Fourth, realize the importance of this time. Your little son is learning who to love and how to obey. Love him like there’s no tomorrow…and give him the training he needs to succeed in life.
Fifth, can I say it again? This is a battle you can win.
Find some good resources to guide you – perhaps some books that agree with your perspective on child-rearing and that you can learn from, or a couple in the church that’s raised their kids and their kids are walking according to the truth.
—
And that all is the basic stuff that my parents would tell a young family…so…maybe something in it will help.
July 10, 2009 at 12:21 pm |
Nice, thanks Liz.
Tim
July 10, 2009 at 2:08 pm |
My absolute FAVORITE resource for that age is the Love & Logic book geared just for kids ages birth to six.
Love it. Very helpful. They also have it on audio, so you can listen to it, while chasing your little one all over the planet.

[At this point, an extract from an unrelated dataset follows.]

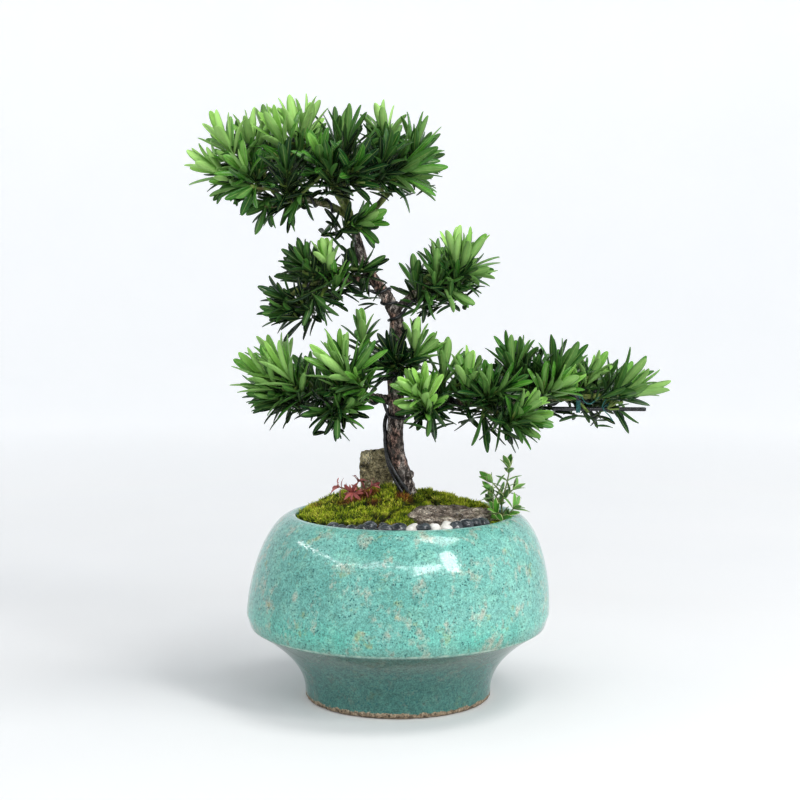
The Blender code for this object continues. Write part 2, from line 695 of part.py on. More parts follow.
def soil_mesh(name, lift=0.0):
    """The pot's filling. Lift raises its top, to cut what lies on it."""
    wall = inner_wall(GAP)
    floor = wall[0][1]
    over_mesh = floor + MESH_THICKNESS + GAP
    pocket = (MESH_RADIUS + GAP) / math.cos(math.pi / SOIL_SIDES)
    section = [(0, over_mesh), (pocket, over_mesh), (pocket, floor)] + wall
    rings = [SOIL_RIM] + [SOIL_RIM * ring for ring in SOIL_RINGS]
    bm = bmesh.new()
    verts = [bm.verts.new((radius, 0, height)) for radius, height in section]
    tops = [bm.verts.new((radius, 0, SOIL_LEVEL)) for radius in rings]
    centre = bm.verts.new((0, 0, SOIL_LEVEL))
    chain = verts + tops + [centre]
    edges = [bm.edges.new(pair) for pair in zip(chain, chain[1:])]
    bmesh.ops.spin(
        bm, geom=chain + edges, cent=(0, 0, 0), axis=(0, 0, 1), dvec=(0, 0, 0), angle=2 * math.pi,
        steps=SOIL_SIDES, use_merge=True,
    )
    bmesh.ops.remove_doubles(bm, verts=bm.verts, dist=0.01 * MM)
    for vert in bm.verts:
        vert.co.x += mouth_lean(vert.co.z)
        if vert.co.z > SOIL_LEVEL - 0.1 * MM:
            vert.co.z = ground_height(vert.co.x, vert.co.y) + lift
    bmesh.ops.triangulate(bm, faces=bm.faces, quad_method="FIXED")
    return mesh_from(bm, name)


def outline_radius(outline, centre, angle):
    """How far a closed outline lies from the centre in one direction, rounded between its points."""
    polar = sorted(
        (math.atan2(y - centre[1], x - centre[0]) % (2 * math.pi), math.hypot(x - centre[0], y - centre[1]))
        for x, y in outline
    )
    polar = [(polar[-1][0] - 2 * math.pi, polar[-1][1])] + polar + [(polar[0][0] + 2 * math.pi, polar[0][1])]
    for (low, near), (high, far) in zip(polar, polar[1:]):
        if low <= angle <= high:
            share = (angle - low) / (high - low)
            return near + (far - near) * (3 * share**2 - 2 * share**3)
    return polar[0][1]


MOSS = {
    "moss_left": {
        "centre": (-33, 12), "thickness": 9, "segments": 16,
        "outline": [
            (-72, -12), (-72.5, 10), (-64, 33), (-46, 54), (-22, 67), (0, 69), (1, 42), (18, 26), (20, 8),
            (8, 1), (-4, -12), (-10, -28), (-24, -44), (-42, -46), (-58, -36), (-68, -24),
        ],
    },
    "moss_right": {
        "centre": (40, 38), "thickness": 7, "segments": 12,
        "outline": [
            (10, 46), (8, 69), (30, 65), (51, 50), (64, 33), (70, 16),
            (60, 8), (46, 8), (32, 10), (26, 19), (24, 30),
        ],
    },
}


def moss_mesh(name, generator):
    """A mound of moss that follows the ground, with an uneven top."""
    shape = MOSS[name]
    centre = Vector(shape["centre"]) * MM
    outline = [Vector(point) * MM for point in shape["outline"]]
    bm = bmesh.new()
    bmesh.ops.create_uvsphere(bm, u_segments=shape["segments"], v_segments=4, radius=1)
    for vert in bm.verts:
        level = round(vert.co.z, 2)
        angle = math.atan2(vert.co.y, vert.co.x) % (2 * math.pi)
        spread = math.hypot(vert.co.x, vert.co.y) * (MOSS_FOOT if level < 0 else 1)
        reach = outline_radius(outline, centre, angle) * spread
        x = centre.x + reach * math.cos(angle)
        y = centre.y + reach * math.sin(angle)
        rise = shape["thickness"] * MM * max(vert.co.z, 0) ** 0.5 * generator.uniform(0.82, 1.12)
        if level == 0:
            rise = MOSS_EDGE
        elif level < 0:
            rise = -MOSS_SINK
        vert.co = (x, y, ground_height(x, y) + rise)
    return mesh_from(bm, name)


def standing_stone_mesh(name, grow=0.0):
    """The upright rock behind the trunk: a rough block with worn corners, high on its right."""
    generator = random.Random(SEED)
    bm = bmesh.new()
    bmesh.ops.create_cube(bm, size=2)
    bmesh.ops.subdivide_edges(bm, edges=bm.edges[:], cuts=2, use_grid_fill=True)
    for vert in bm.verts:
        worn = vert.co.lerp(vert.co.normalized(), ROCK_ROUNDNESS) * generator.uniform(0.93, 1.03)
        worn.z *= 1 + ROCK_SLANT * worn.x
        vert.co = [part * (half + grow) for part, half in zip(worn, ROCK_HALF)]
    bmesh.ops.transform(bm, matrix=Matrix.Translation(ROCK_PLACE), verts=bm.verts)
    return mesh_from(bm, name)


def flat_stone_mesh(name, layers=STONE_LAYERS, unevenness=0.03):
    """The low layered rock in front on the right, tilted down to the front. Layers is each level's
    height in mm and its share of the outline, top one first."""
    generator = random.Random(SEED + 1)
    reach = [generator.uniform(0.84, 1.08) for _ in range(STONE_SIDES)]
    bm = bmesh.new()
    bmesh.ops.create_cone(bm, cap_ends=True, segments=STONE_SIDES, radius1=1, radius2=1, depth=1)
    side_edges = [edge for edge in bm.edges if abs(edge.verts[0].co.z - edge.verts[1].co.z) > 0.5]
    if len(layers) > 2:
        bmesh.ops.subdivide_edges(bm, edges=side_edges, cuts=len(layers) - 2)
    for vert in bm.verts:
        height, share = layers[round((0.5 - vert.co.z) * (len(layers) - 1))]
        turn = math.atan2(vert.co.y, vert.co.x)
        index = round(turn / (2 * math.pi) * STONE_SIDES) % STONE_SIDES
        wide = reach[index] * share * generator.uniform(1 - unevenness, 1 + unevenness)
        vert.co = Vector((
            STONE_HALF[0] * wide * math.cos(turn), STONE_HALF[1] * wide * math.sin(turn), height * MM,
        ))
    turned_place = Matrix.Rotation(STONE_TILT, 4, "X") @ Matrix.Rotation(STONE_SPIN, 4, "Z")
    bmesh.ops.transform(bm, matrix=Matrix.Translation(STONE_PLACE) @ turned_place, verts=bm.verts)
    return mesh_from(bm, name)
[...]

There are no magical bullets. It’s all about consistency. You also teach every day by how you keep it together when they are pushing your buttons. There is no book for that. However, drunkeness, screaming into a pillow or beating your head against the wall are common resources for many parents.
Dude, you have an 18 month old. You have it bad. I’ve had three of them. Trust me – it IS a bear. It’s not just you.
July 10, 2009 at 2:14 pm |
You are to kind. Lorie likes to point out that either he’s received all of his bad habits from me, or at least half of them.
What really gets me, is that at times he will look around for me, raise his hand up, and then slap the table/toy/cat/whatever, and then give me this look as if he just got away with something.